The people holding the conference were a rebel army called the EZLN or Zapatistas who rose up on New Years Day 1994, seizing four towns in the region. They attracted attention in anarchist circles because their early statements said they were not interested in seizing power for themselves and made reference to various anarchists from Mexican history as sources of inspiration. To other leftists who had been demoralised by the collapse of what they considered socialism in the 1980s they seemed to offer a new way of struggle, different to the discredited versions they had believed in earlier.

State of siege

The Mexican army have attacked them twice since but mostly there have been ceasefires in force. So when we were there, although the army and police harassed those travelling to the conference sites, this amounted to no more than stamping people’s passports and taking their photographs. On the second day the army did fly a plane over several of the sites at tree top height, but apart from these sort of pranks they stayed away. This is quite different from the reality of life for the indigenous people of the region where army harassment means intimidation, rape, physical assaults, detentions, torture and ‘disappearing’ people.

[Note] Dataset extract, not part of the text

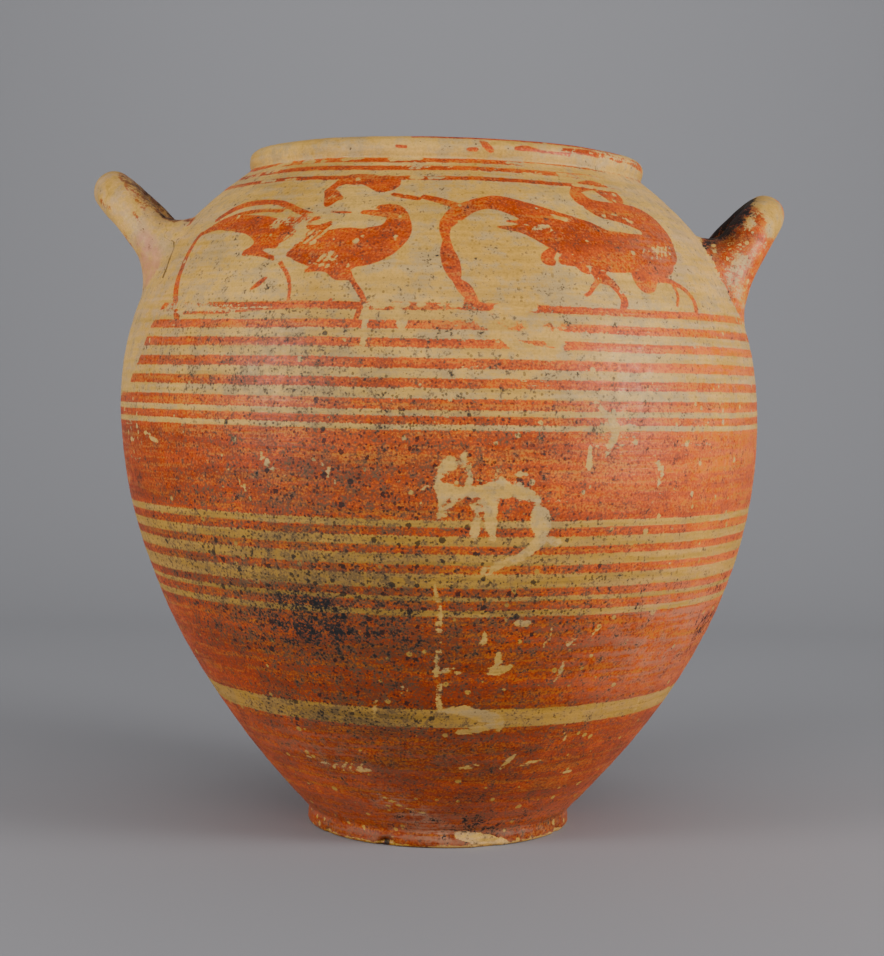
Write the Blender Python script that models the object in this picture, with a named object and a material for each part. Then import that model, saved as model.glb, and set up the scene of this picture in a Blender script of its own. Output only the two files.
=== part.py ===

One of the reason the indigenous people voted to stage the conferences despite the enormous cost and effort they required (five centres and all the facilities from eating to sleeping structures had to be built) is that as well as the eventual promise of building an international struggle, the presence of 3,000 international visitors and the interest these people will take in the future welfare of their hosts places some limits on the repression the Mexican state can use against them. During the week of the conference for instance the army was forced to halt its daily patrols through the village of La Realidad, alongside one of the sites.

The communities that support the EZLN are made up of people almost completely descended from those who lived there before Columbus ‘discovered’ America. Most of the land was owned by feudal style landlords who claim to be of pure Spanish descent but in the area under rebellion the indigenous have taken over this land and much of it is worked under a traditional collective system.

Each community has weekly mass meetings at which it seems decisions on the running of that community are made and a mandated delegate attends the over-all civilian decision making structure, the CCGI. This body then issues orders to the army (EZLN) which seems to have a conventional military structure. For really large decisions like pulling out of the peace negotiations a community wide vote is held after weeks of discussion. It is unfortunate that more is not known about this process, in part due to the fact that they are conducted in one of the five local languages.

Neo-liberalism

This was the background against which the gathering took place. The EZLN had called it to discuss how the different struggles that are taking place around the world could support each other. The title of the conference, the ‘Intercontinental Gathering for Humanity and against Neo-Liberalism’ underlined the global scope of this project (neo-liberalism is the term used in Spanish and French speaking countries to describe the latest phase of capitalism). Those who came had been involved in many different local struggles from the strikes that paralysed France in December of last year to the Mothers of the Disappeared from Argentina.

The conference split into discussion groups around different aspects of neo-liberalism. At the end everyone came together in the one site for closing ceremonies and the reading back of the statements drawn up by each discussion group. Given the fact that this was the first time we had met and all the barriers of language and culture that existed between us all that could really happen was an exchange of experiences and ideas. The EZLN brought a declaration back to the final session which suggested that after the gathering had ended in Chiapas, people continued it in their own country by seeking to build networks of communications and solidarity between what struggles exist there.

A final decision that was made was to stage a second ‘Intercontinental Gathering for Humanity and against neo-liberalism’ in 1997 but this time in Europe. Planning has started for this with a European delegate meeting in Switzerland, and Italy looks like the most likely location. This second meeting is liable to be the real test of the idea behind the encounter, that is bringing together the many, many grassroots struggles that are taking place around the world. Whatever about the ultimate success or failure of this project it does represent a significant contribution to the idea that an alternative to capitalism is not only possible but is being constructed on a day to day basis by every struggle we take part in now.